Uma coisa eu sei, e é que nem a esperança, nem o medo, crença, negação, podem mudar os fatos. As coisas são como são, e serão como deverão ser. Nós esperamos e temos esperanças.

XI
Quando me tornei convencido de que o Universo é natural -- que todos os deuses e fantasmas eram mitos, entraram na minha mente, na minha alma, em cada gota do meu sangue, o senso, o sentimento e a alegria da liberdade. Os muros da prisão racharam e caíram. As masmorras foram invadidas pela luz, e todas as travas, as algemas, as barreiras, viraram pó. Eu não era mais um servo, um servente ou um escravo. Não havia mais para mim nenhum mestre em todo este gigantesco mundo -- nem mesmo no espaço infinito. Eu estava livre -- livre para pensar, para expressar meus pensamentos, livre para viver meu próprio ideal, livre para viver para mim e para aqueles que amo. Livre para rejeitar toda e qualquer crença cruel e ignorante, todos os "livros sagrados" que selvagens ignorantes produziram, e todas as bárbaras lendas do passado, livre de papas e padres, livre de todos os "chamados" e dos "excluídos", livre dos erros santificados e das mentiras santas, livre do medo de sofrimento eterno, livre dos monstros alados da noite -- livre de diabos, fantasmas e deuses. Pela primeira vez eu era livre.

Não havia lugares proibidos em qualquer recanto da mente -- não havia ar ou espaço que a imaginação não pudesse atingir com suas asas coloridas -- nenhuma algema me prendendo -- nenhum chicote nas minhas costas -- nenhum fogo na minha carne, nenhum mestre me encarando nem ameaçando, nada mais de seguir os passos dos outros, nenhuma necessidade de me curvar, ajoelhar ou rastejar, ou expressar palavras mentirosas. Eu estava livre. Coloquei-me de pé e sem medo e alegremente, encarei o mundo.

E então, meu coração foi preenchido de gratidão, com a paixão por todos aqueles heróis, os pensadores, que deram suas vidas pela liberdade de mãos e cérebros, pela liberdade de trabalho e pensamento, por aqueles que tombaram nos campos cruéis da guerra, por aqueles que morreram nas masmorras, acorrentados, por aqueles que subiram orgulhosamente os degraus do patíbulo, aqueles cujos ossos foram esmagados, cujas carnes foram feridas e rasgadas, por aqueles consumidos pelo fogo, por todos os bravos, sábios e bons de todos os países, cujo saber e ações resultaram em liberdade para os filhos dos homens. Quando me dispus a segurar a tocha que eles acenderam e a ergui no alto, aquela chama pôde ainda iluminar a escuridão.

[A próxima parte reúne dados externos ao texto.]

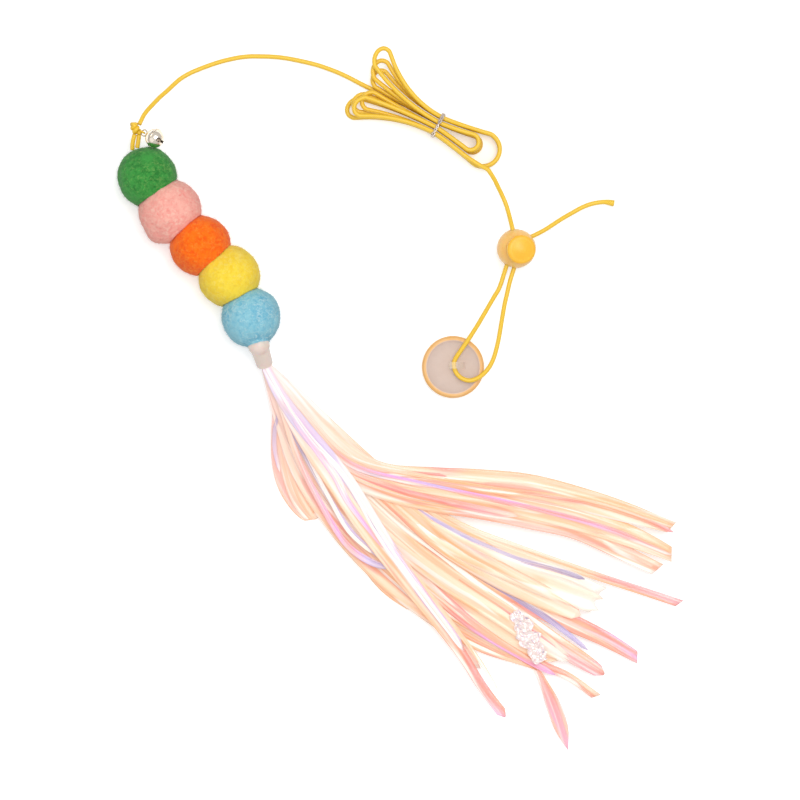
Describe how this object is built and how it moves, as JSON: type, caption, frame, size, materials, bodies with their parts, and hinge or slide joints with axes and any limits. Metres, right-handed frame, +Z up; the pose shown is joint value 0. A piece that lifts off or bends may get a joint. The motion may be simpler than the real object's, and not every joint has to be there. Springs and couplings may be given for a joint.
{
  "type": "cat teaser wand",
  "caption": "Hanging cat teaser: a film tassel and felt balls on an elastic cord with a jingle bell, a spare-cord hank, a cord lock and a stick-on hook.",
  "frame": {"origin": "centre of the sticky pad's outer face, on the table that the toy lies on", "axes": "+X to the right and +Y away from the viewer of the laid-out toy, +Z up from the table, out of the pad's back towards the hook"},
  "size_m": [0.2253, 0.2815, 0.0254],
  "materials": {
    "clear_amber": "clear amber moulding, glossy",
    "foam_pad": "matt foam",
    "elastic_cord": "braided elastic, matt",
    "string_elastic": "braided elastic, matt",
    "twist_tie": "wire in a clear skin",
    "lock_body": "translucent peach moulding",
    "lock_button": "golden moulding",
    "spring_steel": "drawn wire",
    "bell_metal": "nickel plated, polished",
    "pellet_steel": "plain steel",
    "sleeve_plastic": "satin off-white",
    "film": "iridescent film, glossy",
    "felt_green": "wool felt, matt and fuzzy",
    "felt_pink": "wool felt, matt and fuzzy",
    "felt_orange": "wool felt, matt and fuzzy",
    "felt_yellow": "wool felt, matt and fuzzy",
    "felt_blue": "wool felt, matt and fuzzy"
  },
  "bodies": {
    "hook": {"hook_base": "clear_amber", "adhesive_pad": "foam_pad"},
    "cord": {"cord_knot": "elastic_cord", "bell_loop": "elastic_cord", "cord_drop": "elastic_cord", "cord_lead": "elastic_cord", "cord_hank": "elastic_cord", "cord_loop": "elastic_cord", "hank_tie": "twist_tie"},
    "toggle": {"toggle_barrel": "lock_body", "toggle_spring": "spring_steel"},
    "button": {"toggle_button": "lock_button"},
    "bell": {"bell_eye": "bell_metal", "bell_upper_shell": "bell_metal", "bell_lower_shell": "bell_metal"},
    "pellet": {"bell_pellet": "pellet_steel"},
    "link_green": {"string_green": "string_elastic"},
    "ball_green": {"ball_green": "felt_green"},
    "link_pink": {"string_pink": "string_elastic"},
    "ball_pink": {"ball_pink": "felt_pink"},
    "link_orange": {"string_orange": "string_elastic"},
    "ball_orange": {"ball_orange": "felt_orange"},
    "link_yellow": {"string_yellow": "string_elastic"},
    "ball_yellow": {"ball_yellow": "felt_yellow"},
    "link_blue": {"string_blue": "string_elastic"},
    "ball_blue": {"ball_blue": "felt_blue"},
    "tassel": {"tassel_sleeve": "sleeve_plastic", "tassel_knot": "string_elastic", "strips_upper": "film", "strips_long": "film", "strips_middle": "film", "strips_lower": "film", "strips_blade": "film", "strips_left": "film", "strips_curved": "film"}
  },
  "joints": [
    {"name": "loop_slip", "type": "slide", "parent": "hook", "child": "cord", "axis": [-0.5739, -0.8189, 0], "range_m": [0, 0.008]},
    {"name": "toggle_slide", "type": "slide", "parent": "cord", "child": "toggle", "axis": [-0.309, -0.9511, 0], "range_m": [0, 0.01]},
    {"name": "button_press", "type": "slide", "parent": "toggle", "child": "button", "axis": [-0.1977, 0.0642, -0.9781], "range_m": [0, 0.002], "stiffness_N_per_m": 300, "springref_m": -0.002, "deforming": ["toggle_spring"]},
    {"name": "bell_swing", "type": "hinge", "parent": "cord", "child": "bell", "pos_m": [-0.1229, 0.09301, 0.0148], "axis": [-0.4465, 0.2284, 0.8651], "range_deg": [0, 35]},
    {"name": "pellet_rattle", "type": "slide", "parent": "bell", "child": "pellet", "axis": [0, 0, 1], "range_m": [0, 0.003]},
    {"name": "bend_green", "type": "hinge", "parent": "cord", "child": "link_green", "pos_m": [-0.1218, 0.0756, 0.01269], "axis": [0, 0, 1], "range_deg": [-24, 8]},
    {"name": "spin_green", "type": "hinge", "parent": "link_green", "child": "ball_green", "pos_m": [-0.1218, 0.0756, 0.01269], "axis": [0.5519, -0.8339, 0], "continuous": true},
    {"name": "bend_pink", "type": "hinge", "parent": "link_green", "child": "link_pink", "pos_m": [-0.11282, 0.06203, 0.01269], "axis": [0, 0, -1], "range_deg": [-8, 24]},
    {"name": "spin_pink", "type": "hinge", "parent": "link_pink", "child": "ball_pink", "pos_m": [-0.11282, 0.06203, 0.01269], "axis": [0.6626, -0.749, 0], "continuous": true},
    {"name": "bend_orange", "type": "hinge", "parent": "link_pink", "child": "link_orange", "pos_m": [-0.10064, 0.04827, 0.01269], "axis": [0, 0, 1], "range_deg": [-24, 8]},
    {"name": "spin_orange", "type": "hinge", "parent": "link_orange", "child": "ball_orange", "pos_m": [-0.10064, 0.04827, 0.01269], "axis": [0.6833, -0.7302, 0], "continuous": true},
    {"name": "bend_yellow", "type": "hinge", "parent": "link_orange", "child": "link_yellow", "pos_m": [-0.08922, 0.03606, 0.01269], "axis": [0, 0, -1], "range_deg": [-8, 24]},
    {"name": "spin_yellow", "type": "hinge", "parent": "link_yellow", "child": "ball_yellow", "pos_m": [-0.08922, 0.03606, 0.01269], "axis": [0.4648, -0.8854, 0], "continuous": true},
    {"name": "bend_blue", "type": "hinge", "parent": "link_yellow", "child": "link_blue", "pos_m": [-0.08064, 0.01972, 0.01269], "axis": [0, 0, 1], "range_deg": [-24, 8]},
    {"name": "spin_blue", "type": "hinge", "parent": "link_blue", "child": "ball_blue", "pos_m": [-0.08064, 0.01972, 0.01269], "axis": [0.2773, -0.9361, 0.2164], "continuous": true},
    {"name": "tassel_swing", "type": "hinge", "parent": "link_blue", "child": "tassel", "pos_m": [-0.07737, 0.00868, 0.01524], "axis": [0, 0, 1], "range_deg": [-20, 8]}
  ]
}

Vamos ser verdadeiros para nós mesmos. Verdadeiros para os fatos que conhecemos e, acima de tudo, preservar a veracidade de nossas almas.

Se há deuses, não podemos ajudá-los. Mas podemos ajudar nossos semelhantes. Não podemos amar o inconcebível, mas podemos amar nossas esposas, filhos e amigos.

Podemos ser tão honestos quanto ignorantes. Se formos perguntados sobre o que há além do horizonte do desconhecido, nós devemos responder que não sabemos. Nós podemos dizer a verdade e podemos gozar da liberdade abençoada que os bravos conquistaram. Podemos destruir os monstros da superstição, a serpente silvante da ignorância e do medo. Podemos afastar nossas mentes das coisas assustadoras que dilaceram e ferem com bicos e garras. Podemos civilizar nosso semelhante. Podemos preencher nossas vidas com ações generosas, com palavras carinhosas, com arte e música e todo o êxtase do amor. Podemos inundar nossos anos com o brilho do sol -- com o clima divino da candura, e podemos beber até a última gota do cálice dourado da felicidade.